Rather, Carroll won 84% of his games from 2001-09 mostly by unleashing super-athletic, in-your-face, swaggerin’, stylin’, playmaking defenders at all positions, and in aggressive schemes.
Lo and behold, three years after having bolted probation-destined Southern Cal for Seattle, Carroll has his Seahawks defence similarly terrorizing the NFL.
The Seahawks allowed the fewest points in the league – 15.3, which was 7.5 below the league average – and also ranked fourth in total defence (306 yards per game allowed), sixth against the pass (203), 10th against the run (103), eighth in quarterback sacks (36.0) and tied for fourth in takeaways (31).
On Sunday, Carroll’s 11-5 Seahawks step into the playoff spotlight. They visit the 10-6 Washington Redskins in the last of four weekend wild-card games (4:30 p.m. EST, CTV/FOX).
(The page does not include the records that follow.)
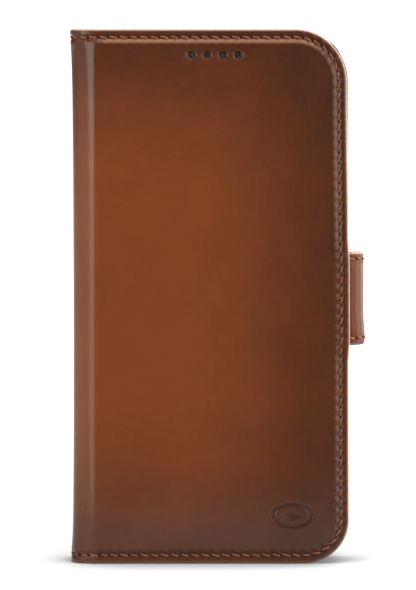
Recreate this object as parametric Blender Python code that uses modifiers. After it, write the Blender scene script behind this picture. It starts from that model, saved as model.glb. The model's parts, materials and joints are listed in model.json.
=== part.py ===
"""Folio phone wallet case in leather, standing closed on its bottom edge.

The front cover faces -Y, the spine is at -X and the closure strap at +X.  Sizes are worked out in a
layout frame whose corner is the spine's outermost line, the front face and the standing edge:
x runs to the right, y runs from front to back and z runs up.  One empty carries that layout, so the
finished case has its origin at the middle of its base.  The layers are stacked from front to back with
a thin air gap between them, and four upright hinges let the spine, the front cover and both halves of
the strap swing.
"""
from math import asin, cos, degrees, radians, sin

import bmesh
import bpy

MM = 0.001

# ---- driving dimensions -------------------------------------------------------------------------
COVER_WIDTH = 86.5 * MM
COVER_HEIGHT = 168.0 * MM
TOP_RADIUS = 15.0 * MM
BOTTOM_RADIUS = 13.5 * MM
SPINE_RADIUS = 7.0 * MM
GAP = 0.3 * MM

PHONE_WIDTH = 78.2 * MM
PHONE_HEIGHT = 161.0 * MM
PHONE_DEPTH = 7.9 * MM
PHONE_LEFT = 5.5 * MM
PHONE_CORNER = 8.7 * MM

# ---- layer thicknesses --------------------------------------------------------------------------
LEATHER = 1.1 * MM
FOAM = 0.8 * MM
BOARD = 0.8 * MM
LINING = 0.6 * MM
POCKET = 0.5 * MM
PAD = 0.4 * MM
CRADLE_FLOOR = 1.1 * MM
CRADLE_WALL = 1.3 * MM
CRADLE_LIP = 0.8 * MM
LIP_REACH = 1.0 * MM
LID_CLEARANCE = 0.4 * MM

# ---- how far each layer stays inside the cover's edge, and the boards short of the hinge lines -------
LINING_INSET = 0.4 * MM
BOARD_INSET = 4.5 * MM
HINGE_GUTTER = 3.5 * MM
POCKET_INSET = 0.7 * MM

# ---- seam ---------------------------------------------------------------------------------------
SEAM_INSET = 2.3 * MM
THREAD_WIDTH = 0.5 * MM
THREAD_DEPTH = 0.4 * MM
GROOVE_WIDTH = THREAD_WIDTH + 2 * GAP
GROOVE_DEPTH = THREAD_DEPTH + GAP

# ---- earpiece holes in the front cover --------------------------------------------------------------
HOLE_COUNT = 4
HOLE_PITCH = 4.85 * MM
HOLE_RADIUS = 1.25 * MM
HOLE_DROP = 8.0 * MM
INNER_HOLE_RADIUS = 1.4 * MM
MESH_SIZE = (19.9 * MM, 5.0 * MM)
MESH_THICKNESS = 0.4 * MM

# ---- pockets: where each opening edge stands, from the spine side ----------------------------------
POCKET_TOP = 148.0 * MM
POCKET_CORNER = 12.0 * MM
CASH_OPENING = 14.0 * MM
CARD_STEP = 10.0 * MM
CARD_POCKETS = 3

# ---- openings for the phone ------------------------------------------------------------------------
CAMERA_SIDE = 38.4 * MM
CAMERA_CORNER = 7.0 * MM
CAMERA_FROM_SIDE = 2.5 * MM
CAMERA_FROM_TOP = 3.2 * MM
PORT_LENGTH = 48.0 * MM
VOLUME_LENGTH = 42.0 * MM
VOLUME_HEIGHT = 121.0 * MM
POWER_LENGTH = 22.0 * MM
POWER_HEIGHT = 123.0 * MM
NOTCH_DEPTH = 8.0 * MM

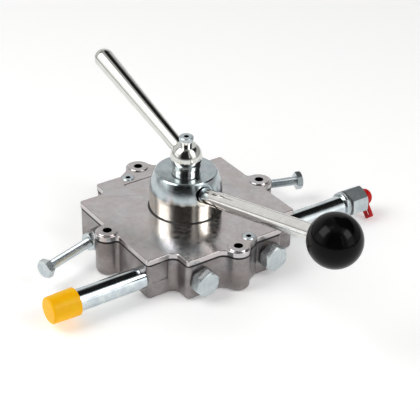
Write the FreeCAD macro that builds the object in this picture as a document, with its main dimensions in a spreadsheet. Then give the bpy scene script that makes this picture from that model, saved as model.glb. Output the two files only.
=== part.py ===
import FreeCAD, Part
import Sketcher
import math
import os

# Lever-operated rotary control: a hub turned by a hand lever drives a rack bar through two tubes,
# and a clamp lever on a fixed spindle locks the hub.
#
# Everything is modelled in a working frame whose X runs along the rack, from the capped tube to
# the tube with the union nut, and whose Z is the hub's axis, with Z = 0 on the housing's underside.
# FRAME then turns the whole part 45 degrees about Z, so that the four mounting holes form a square
# aligned with X and Y.

Vector = FreeCAD.Vector
Rotation = FreeCAD.Rotation
Placement = FreeCAD.Placement

doc = FreeCAD.newDocument("RotaryControl")
sheet = doc.addObject("Spreadsheet::Sheet", "Dims")
FRAME = Placement(Vector(0, 0, 0), Rotation(Vector(0, 0, 1), 45))
NODES = []


class Dim:
    """A length with its value and the sheet expression that gives it."""

    def __init__(self, value, text):
        self.value = value
        self.text = text

    def __add__(self, other):
        other = as_dim(other)
        return Dim(self.value + other.value, f"({self.text} + {other.text})")

    def __sub__(self, other):
        other = as_dim(other)
        return Dim(self.value - other.value, f"({self.text} - {other.text})")

    def __mul__(self, factor):
        return Dim(self.value * factor, f"({self.text} * {factor})")

    def __truediv__(self, factor):
        return Dim(self.value / factor, f"({self.text} / {factor})")

    def __neg__(self):
        return Dim(-self.value, f"(-{self.text})")

    def __radd__(self, other):
        return self + other

    def __rsub__(self, other):
        return -self + other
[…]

“All of that time (at USC) had to do with what we’re doing now,” Carroll said this week. “The building, the process, and getting my philosophy and my approach tight and together. And at ’SC, with all the winning we did there, I had a chance to really, I think, hone the message.
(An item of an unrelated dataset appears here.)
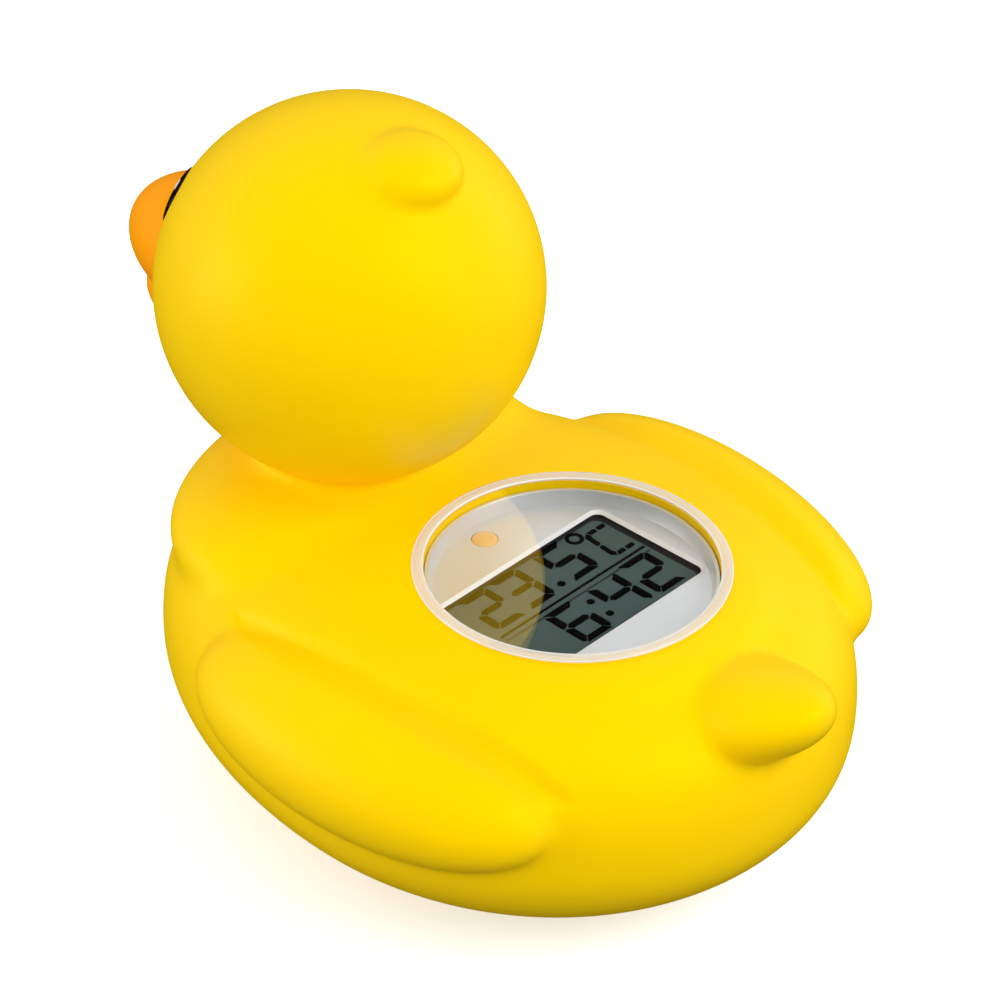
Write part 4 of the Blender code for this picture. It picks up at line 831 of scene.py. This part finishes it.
def make_panel(mats):
    """The crystal panel, and on it the temperature over a line and the time under it."""
    face = -PANEL_DEPTH
    box = [side + way * PANEL_OVERLAP for side, way in zip(WINDOW, (-1, 1, -1, 1))]
    panel = display_piece("crystal_panel", rounded(box, PANEL_OVERLAP), face - PANEL_THICK, face)
    dress(panel, mats["panel"], "panel", "lcd_panel")
    shapes = []
    for code, right, up in DIGIT_PLACES:
        shapes += digit_bars(code, right, up)
    shapes += [dot(*spot) for spot in DOTS]
    shapes += letter_c(*LETTER_PLACE)
    shapes.append(level_bar(*DIVIDER))
    degree = ring_mesh(*DEGREE_RING, INK_LOW, INK_HIGH)
    characters = many_prisms("display_characters", shapes, INK_LOW, INK_HIGH, [degree])
    dress(place("display_characters", characters, DISPLAY), mats["ink"], "panel", "lcd_panel")
    shadow = many_prisms("divider_shadow", [level_bar(*DIVIDER_SHADOW)], INK_LOW - SHADE_THICK / 2,
                         INK_LOW + SHADE_THICK / 2)
    dress(place("divider_shadow", shadow, DISPLAY), mats["shade"], "panel", "lcd_panel")


def make_lamp(mats):
    """The lamp's domed face in its hole in the plate."""
    foot, shoulder = -PLATE_FLOOR_DEPTH - LAMP_BODY, -PLATE_FLOOR_DEPTH - LAMP_SHOULDER
    profile = [(0, foot), (LAMP_RADIUS, foot), (LAMP_RADIUS, shoulder)]
    steps = 10
    for k in range(1, steps):
        a = math.pi / 2 * k / steps
        profile.append((LAMP_RADIUS * math.cos(a), shoulder + LAMP_DOME * math.sin(a)))
    profile.append((0, shoulder + LAMP_DOME))
    lamp = place("lamp_dome", turned("lamp_dome", profile, 64), lamp_middle())
    dress(lamp, mats["lamp"], "lamp", "indicator_lamp")


def dress_frame(mats):
    """Gives every solid of the frame that still shows its material."""
    slots = {row["node"]: row["material_slot"] for row in frame["record"]["subparts"]}
    for node, obj in frame["nodes"].items():
        mat = mats.get(slots.get(node, ""), mats["white_plastic"])
        obj.data.materials.clear()
        obj.data.materials.append(mat)


# Stage

def make_stage():
    """A wide pale floor that glows a little, so that it stays white round the duck."""
    r = FLOOR_REACH
    floor = place("floor", prism("floor", [(-r, -r), (r, -r), (r, r), (-r, r)], -FLOOR_THICK, -FLOOR_SINK))
    mat, nodes, links, shader = tree("floor_pale")
    drift = noise(nodes, links, 3.0)
    tone = ramp(nodes, links, drift.outputs["Fac"], (0.93, 0.93, 0.93), (0.95, 0.95, 0.95))
    links.new(tone.outputs["Color"], shader.inputs["Base Color"])
    shader.inputs["Roughness"].default_value = 0.9
    shader.inputs["Specular IOR Level"].default_value = 0.1
    shader.inputs["Emission Color"].default_value = (1.0, 1.0, 1.0, 1.0)
    shader.inputs["Emission Strength"].default_value = 0.45
    floor.data.materials.append(mat)
    floor.visible_diffuse = False
    floor.visible_glossy = False


def light(name, energy, size, location, target):
    data = bpy.data.lights.new(name, "AREA")
    data.energy = energy
    data.shape = "DISK"
    data.size = size
    obj = bpy.data.objects.new(name, data)
    bpy.context.scene.collection.objects.link(obj)
    obj.location = location
    obj.rotation_euler = (Vector(target) - Vector(location)).to_track_quat("-Z", "Y").to_euler()
    return obj


def make_lights():
    """A pale sky, brightest round the sides, with soft lights and one that only the display plate gets."""
    world = bpy.data.worlds.new("studio")
    bpy.context.scene.world = world
    world.use_nodes = True
    nodes, links = world.node_tree.nodes, world.node_tree.links
    back = nodes["Background"]
    coord = nodes.new("ShaderNodeTexCoord")
    split = nodes.new("ShaderNodeSeparateXYZ")
    links.new(coord.outputs["Generated"], split.inputs["Vector"])
    span = nodes.new("ShaderNodeMapRange")
    span.inputs["From Min"].default_value = -1.0
    span.inputs["From Max"].default_value = 1.0
    links.new(split.outputs["Z"], span.inputs["Value"])
    tone = nodes.new("ShaderNodeValToRGB")
    elements = tone.color_ramp.elements
    for height, _ in SKY[1:-1]:
        elements.new(height)
    for element, (_, value) in zip(elements, SKY):
        element.color = (value, value, value, 1)
    links.new(span.outputs["Result"], tone.inputs["Fac"])
    links.new(tone.outputs["Color"], back.inputs["Color"])
    back.inputs["Strength"].default_value = SKY_STRENGTH
    world.cycles_visibility.glossy = False
    light("key", 3.7, 0.6, (-0.14, 0.68, 0.64), (0, 0, 0.05))
    light("side", 3.3, 0.6, (0.74, -0.60, 0.18), (0, 0, 0.05))
    light("edge", 1.1, 0.4, (-0.80, 0.12, 0.16), (0, 0, 0.03)).visible_glossy = False
    sheen = light("plate_sheen", 2.7, 0.9, (-0.55, -0.48, 0.56), DISPLAY)
    sheen.visible_diffuse = False
    only = bpy.data.collections.new("plate_sheen_on")
    only.objects.link(bpy.data.objects["dish_plate"])
    sheen.light_linking.receiver_collection = only


def make_camera():
    """Looks at the duck from behind and above, over its left side, through a long lens."""
    azimuth, elevation, roll = (math.radians(a) for a in (AZIMUTH, ELEVATION, ROLL))
    back = Vector((math.sin(azimuth) * math.cos(elevation), -math.cos(azimuth) * math.cos(elevation),
                   math.sin(elevation)))
    level = Vector((math.cos(azimuth), math.sin(azimuth), 0))
    lift = back.cross(level)
    right = math.cos(roll) * level + math.sin(roll) * lift
    up = -math.sin(roll) * level + math.cos(roll) * lift
    pixels = FOCAL / SENSOR * PICTURE
    distance = pixels / PIXELS_PER_MM * MM
    aside, above = (DISPLAY_PIXEL[0] - PICTURE / 2) / pixels, (PICTURE / 2 - DISPLAY_PIXEL[1]) / pixels
    spot = DISPLAY - distance * (aside * right + above * up - back)
    data = bpy.data.cameras.new("camera")
    data.lens = FOCAL
    data.sensor_width = SENSOR
    data.clip_start = 0.01
    camera = bpy.data.objects.new("camera", data)
    bpy.context.scene.collection.objects.link(camera)
    turn = Matrix((right, up, back)).transposed().to_4x4()
    camera.matrix_world = Matrix.Translation(spot) @ turn
    bpy.context.scene.camera = camera


def main():
    mats = make_materials()
    dress_frame(mats)
    make_skin(mats)
    make_beak(mats)
    for side in (-1, 1):
        make_eye(side, mats)
    make_lens(mats)
    make_plate(mats)
    make_panel(mats)
    make_lamp(mats)
    make_stage()
    make_lights()
    make_camera()
    bpy.context.scene.view_settings.view_transform = "Standard"


main()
“Now we’ve come here and done exactly that – to the letter what we did there, in our approach, thinking and everything. Fortunately, here we’re in a pretty good spot right now.”
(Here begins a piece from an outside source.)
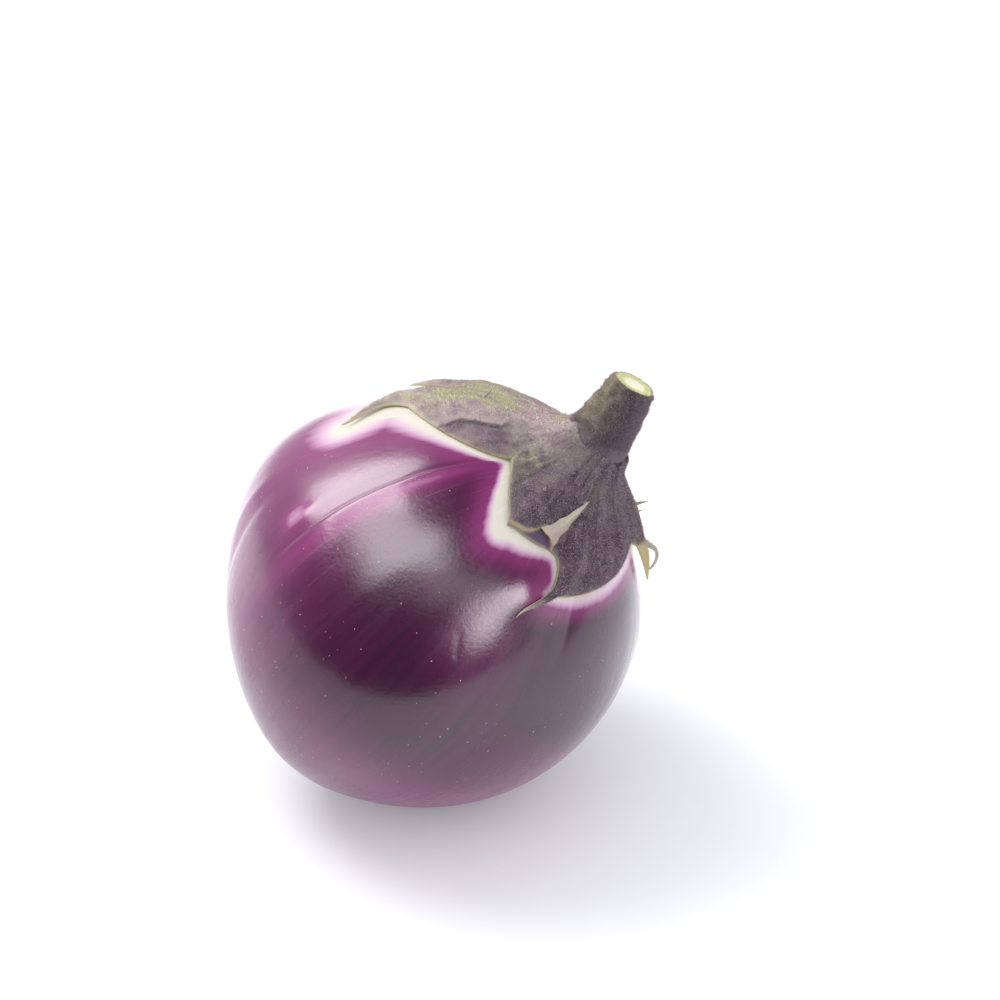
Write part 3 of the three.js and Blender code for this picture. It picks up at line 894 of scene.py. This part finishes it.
class EGGPLANT_OT_calyx(bpy.types.Operator):
    """Make the felted calyx with its pointed sepals, folded tip and prickles"""

    bl_idname = "eggplant.calyx"
    bl_label = "Calyx"

    def execute(self, context):
        scene = context.scene
        fruit, calyx = scene.eggplant_fruit, scene.eggplant_calyx
        parts = (fruit, calyx, scene.eggplant_stalk)
        azimuths = self.azimuths()
        start, end = collar_latitude(fruit, scene.eggplant_stalk), calyx_edge(azimuths)[2]
        outline = calyx_point(*parts, azimuths, end - 0.01, 0.0)
        # Rings run down the outer face, then back up the face on the skin.
        passes = [(share, 1.0) for share in np.linspace(0, 1, CALYX_OUTER_RINGS) ** 1.15]
        passes += [(share, 0.0) for share in np.linspace(1, 0, CALYX_INNER_RINGS)]
        rings, margins = [], []
        for share, layer in passes:
            latitude = start + (end - start) * share
            margin = distance_to(outline, calyx_point(*parts, azimuths, latitude, 0.0))
            rings.append(calyx_point(*parts, azimuths, latitude, layer, margin))
            margins.append(margin)
        # The collar closes on the stalk, so that no gap shows round it.
        rings[0] = rings[0] * np.array([0.93, 0.93, 1]) + np.array([0, 0, 0.25])
        points = np.concatenate(rings)
        faces = ring_faces(len(rings), len(azimuths), closed=True)
        share, layer = np.repeat(passes, len(azimuths), axis=0).T
        az, last = np.tile(azimuths, len(rings)), np.tile(end, len(rings))
        lat = start + (last - start) * share
        attributes = self.attributes(points, lat, az, layer, np.concatenate(margins))
        extras = [(folded_tip(*parts), TIP_LOOK), (curled_tip(fruit), TIP_LOOK)]
        extras += [(prickle(*parts, spec), PRICKLE_LOOK) for spec in PRICKLES]
        for (more, more_faces), look in extras:
            faces += [tuple(i + len(points) for i in face) for face in more_faces]
            points = np.concatenate([points, more])
            attributes = {key: np.append(v, np.full(len(more), look[key])) for key, v in attributes.items()}
        settle(make_piece("calyx_felted", points, faces, fruit, [calyx_material(calyx)], attributes), "calyx")
        return {"FINISHED"}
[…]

With the Seahawks offence also cruising now behind rookie phenom quarterback Russell Wilson and “Beast Mode” running back Marshawn Lynch, the Seahawks enter the playoffs as one of the NFL’s hottest teams.
And also one of the youngest.
Of this year’s 12 playoff teams, the Seahawks have the least post-season experience – a combined 60 games worth on the 53-man roster. Green Bay, by comparison, has 214.
What’s more, the Seattle defence is the NFL’s second youngest, averaging 25 years and 271 days in age, and the entire 53-man roster ended the season as the league’s second youngest, at 26 years and 24 days.
Great defences usually have a solid interior line, and tackle Brandon Mebane anchors Seattle’s. The 6-foot-1, 311-pounder had 112 tackles, third most in the NFL by an interior D-lineman. He’s a fourth-alternate Pro Bowler.
The Seahawks also possess two of the league’s most ferocious edge rushers. Chris Clemons finished ninth in the NFL with 11.5 sacks, and he had 22 QB hits. The effectiveness of sub-package pass-rush specialist Bruce Irvin, a rookie taken 15th overall in April’s draft, has made Clemons even more effective.
For his part, Irvin led all rookies with 8.0 sacks, and he added 19 QB hits – despite playing only 43% of the time.
Rookie middle linebacker Bobby Wagner was a tackling machine. He finished second among NFL rookies in tackles with 140 – seventh most by any NFLer. The second-round draft pick also led all rookie linebackers with three interceptions.
The Seahawks’ secondary gets the most ink, and rightfully so. Few teams in the NFL wouldn’t trade their starting cornerbacks for Seattle’s, straight up.
Richard Sherman and Brandon Browner are extremely tall for their position (6-foot-3 and 6-foot-4, respectively), are big-armed but also nasty as hell. Both love to rough up wide receivers at the line, are exceptional in coverage and don’t take kindly to being blocked in the run game – something Washington’s wideouts are renowned for.
Sherman is a first-alternate to play in the Pro Bowl. He ranked second in the league both with eight interceptions and 24 passes defended.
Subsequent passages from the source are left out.